Hester Peirce speaks at a hearing of the Senate Banking Committee on March 15, 2016.
C-SPAN

As his social change plan was in motion, Koch made enormous profits from his industrial conglomerate, Koch Industries, which he ran with his brother, David, until the latter recently stepped down due to health issues. Today, according to Forbes, Charles Koch, the richest person in New York City, is worth $54.2 billion.

Koch’s business, which includes oil refining, chemical production and synthetic materials manufacturing, and has racked up numerous environmental, labor, workplace safety and employment discrimination violations, costing the company $737 million since 2000, according to Good Jobs First. Without government regulations, Koch would be free to pollute the environment or endanger workers without penalty.

Peirce is by no means the only Antonin Scalia Law School alum to recently join the Republican administration.

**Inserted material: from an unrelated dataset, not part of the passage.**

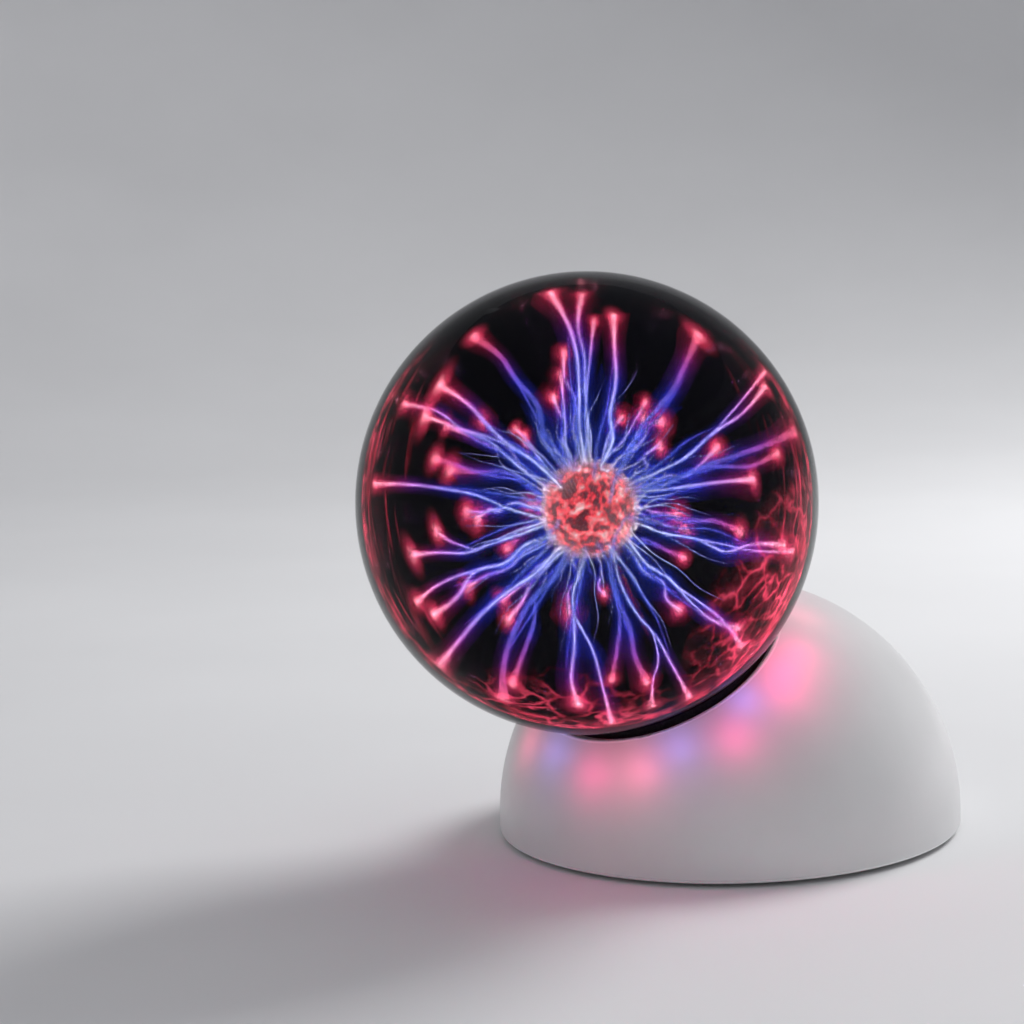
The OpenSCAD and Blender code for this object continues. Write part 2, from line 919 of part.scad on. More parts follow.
module mode_knob() {
    color([0.12, 0.12, 0.13])
        translate([knob_x, 0, control_z])
            difference() {
                union() {
                    box([-flange[0] / 2, well_floor_in - 0.3 - flange[1], -flange[2] / 2],
                        [flange[0] / 2, well_floor_in - 0.3, flange[2] / 2]);
                    box([-knob_stem[0] / 2, well_floor_in - over, -knob_stem[1] / 2],
                        [knob_stem[0] / 2, well_floor_out + over, knob_stem[1] / 2]);
                    box([-knob_grip[0] / 2, well_floor_out + 0.3, -knob_grip[1] / 2],
                        [knob_grip[0] / 2, well_floor_out + knob_out, knob_grip[1] / 2]);
                }
                for (i = [0 : ridge_count - 1])
                    translate([(i - (ridge_count - 1) / 2) * 1.5, well_floor_out + knob_out, 0])
                        cylinder(r = 0.45, h = knob_grip[1] + 2, center = true);
                box([-lever[0] / 2 - eps, 0, -lever[1] / 2 - eps],
                    [lever[0] / 2 + eps, well_floor_out, lever[1] / 2 + eps]);
            }
}

globe_glass();
electrode_stem();
electrode_fill();
contact_rod();
rod_boot();
neck_cement();
globe_collar();
collar_screws();
globe_gasket();
socket_cup();
cup_screws();
base_shell();
base_plate();
base_screws();
rubber_feet();
main_board();
board_screws();
ferrite_core();
transformer_bobbin();
primary_winding();
hv_winding();
hv_lead();
power_transistor();
heatsink();
transistor_screw();
filter_capacitors();
control_ic();
resistors();
microphone();
mic_boot();
mic_lead();
dc_jack();
dc_jack_pin();
mode_switch_body();
mode_switch_slider();
mode_knob();
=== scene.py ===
"""A plasma ball: a glass globe darkened with painted shade, with an electrode in painted light and its
discharge, in a white dome-shaped base.
"""
import math
import random

import bpy
from mathutils import Matrix, Vector


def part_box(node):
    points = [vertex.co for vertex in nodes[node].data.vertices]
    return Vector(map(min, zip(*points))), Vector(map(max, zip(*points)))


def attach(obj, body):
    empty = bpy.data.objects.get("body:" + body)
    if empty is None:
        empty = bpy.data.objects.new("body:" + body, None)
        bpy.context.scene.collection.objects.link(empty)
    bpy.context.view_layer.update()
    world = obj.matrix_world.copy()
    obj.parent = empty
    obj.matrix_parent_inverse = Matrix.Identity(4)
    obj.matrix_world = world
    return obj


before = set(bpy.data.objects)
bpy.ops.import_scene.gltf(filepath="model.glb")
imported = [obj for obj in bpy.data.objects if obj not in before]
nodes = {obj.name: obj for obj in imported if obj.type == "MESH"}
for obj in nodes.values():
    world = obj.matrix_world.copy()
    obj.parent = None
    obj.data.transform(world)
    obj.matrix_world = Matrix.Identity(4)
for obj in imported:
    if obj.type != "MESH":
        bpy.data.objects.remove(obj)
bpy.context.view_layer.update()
MM = 0.001

# ---------------------------------------------------------------- places taken from the frame

GLASS_WALL = 1.6 * MM
BULB_SKIN = 1.25 * MM               # from the fill's surface to the bulb's outer surface
GLASS_LO, GLASS_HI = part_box("globe_glass")
GLOBE_R = (GLASS_HI.x - GLASS_LO.x) / 2
GLOBE = Vector((0, GLASS_LO.y + GLOBE_R, GLASS_HI.z - GLOBE_R))
INSIDE_R = GLOBE_R - GLASS_WALL
FILL_LO, FILL_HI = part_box("electrode_fill")
BULB = (FILL_LO + FILL_HI) / 2
BULB_R = (FILL_HI.x - FILL_LO.x) / 2 + BULB_SKIN
NECK_AXIS = (BULB - GLOBE).normalized()
SHELL_LO, SHELL_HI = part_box("base_shell")
DOME_R = (SHELL_HI.x - SHELL_LO.x) / 2
DOME = Vector((0, 0, SHELL_HI.z - DOME_R))
LEAN = (GLOBE - DOME).normalized()
SEAT_EDGE = math.radians(32.3)      # how far the seat's lip stands from the line through dome and globe

# ---------------------------------------------------------------- camera

VIEW_TURN = math.radians(44.6)
VIEW_RISE = math.radians(6.9)
VIEW_ROLL = math.radians(-1.8)
VIEW_DISTANCE = 0.640
LENS = 81.8
SENSOR = 36.0
SHIFT_RIGHT = -0.0732               # lens shift that sets the globe right of the middle, a share of the frame
SHIFT_UP = -0.0088


def view_axes():
    """The unit vectors towards the camera, to its right and up, with the camera's roll."""
    toward = Vector((math.sin(VIEW_TURN) * math.cos(VIEW_RISE),
                     -math.cos(VIEW_TURN) * math.cos(VIEW_RISE), math.sin(VIEW_RISE)))
    up = (Vector((0, 0, 1)) - toward * toward.z).normalized()
    right = up.cross(toward)
    return (toward, math.cos(VIEW_ROLL) * right + math.sin(VIEW_ROLL) * up,
            -math.sin(VIEW_ROLL) * right + math.cos(VIEW_ROLL) * up)


TOWARD, RIGHT, UP = view_axes()


def make_camera():
    data = bpy.data.cameras.new("camera")
    data.lens = LENS
    data.sensor_width = SENSOR
    data.shift_x = SHIFT_RIGHT
    data.shift_y = SHIFT_UP
    camera = bpy.data.objects.new("camera", data)
    bpy.context.scene.collection.objects.link(camera)
    turn = Matrix((RIGHT, UP, TOWARD)).transposed().to_4x4()
    camera.matrix_world = Matrix.Translation(GLOBE + TOWARD * VIEW_DISTANCE) @ turn
    bpy.context.scene.camera = camera


make_camera()

# ---------------------------------------------------------------- shader helpers


def new_material(name, color=(0.8, 0.8, 0.8), rough=0.5, metal=0.0, **sockets):
    """A Principled material and its node tree. Constants go straight on the shader's sockets."""
    mat = bpy.data.materials.new(name)
    mat.use_nodes = True
    shader = mat.node_tree.nodes["Principled BSDF"]
    shader.inputs["Base Color"].default_value = (*color, 1)
    shader.inputs["Roughness"].default_value = rough
    shader.inputs["Metallic"].default_value = metal
    for key, value in sockets.items():
        shader.inputs[key.replace("_", " ")].default_value = value
    return mat, mat.node_tree, shader


def add(tree, kind, **values):
    """A node with its properties, and its inputs by name where they are not properties."""
    node = tree.nodes.new(kind)
    for key, value in values.items():
        if hasattr(node, key):
            setattr(node, key, value)
        else:
            node.inputs[key.replace("_", " ")].default_value = value
    return node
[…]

  • Noemi Rao, currently Trump’s “regulatory czar”—the administrator of the Office of Information and Regulatory Affairs within the Office of Management and Budget—is on leave from her professorship at the law school, where she founded the Center for the Study of the Administrative State.
  • Nathan Alexander Sales, a former GMU law professor and corporate lawyer, is now coordinator for counterterrorism at the State Department.
  • Jonathan F. Mitchell, nominated for but not yet confirmed as chairman of the Administrative Conference of the United States, an independent agency, is a former GMU law professor.

Still more Mercatus Center and Institute for Humane Studies scholars and faculty work in the Trump administration. Peirce’s comments come at a time when dozens of lawyers from the nation’s biggest corporate law firms have scored appointments within the Donald Trump administration. Many of these officials “either previously represented companies with business before the government, or worked in the same field they now oversee,” writes Alan Zibel, author of a Public Citizen report released in March.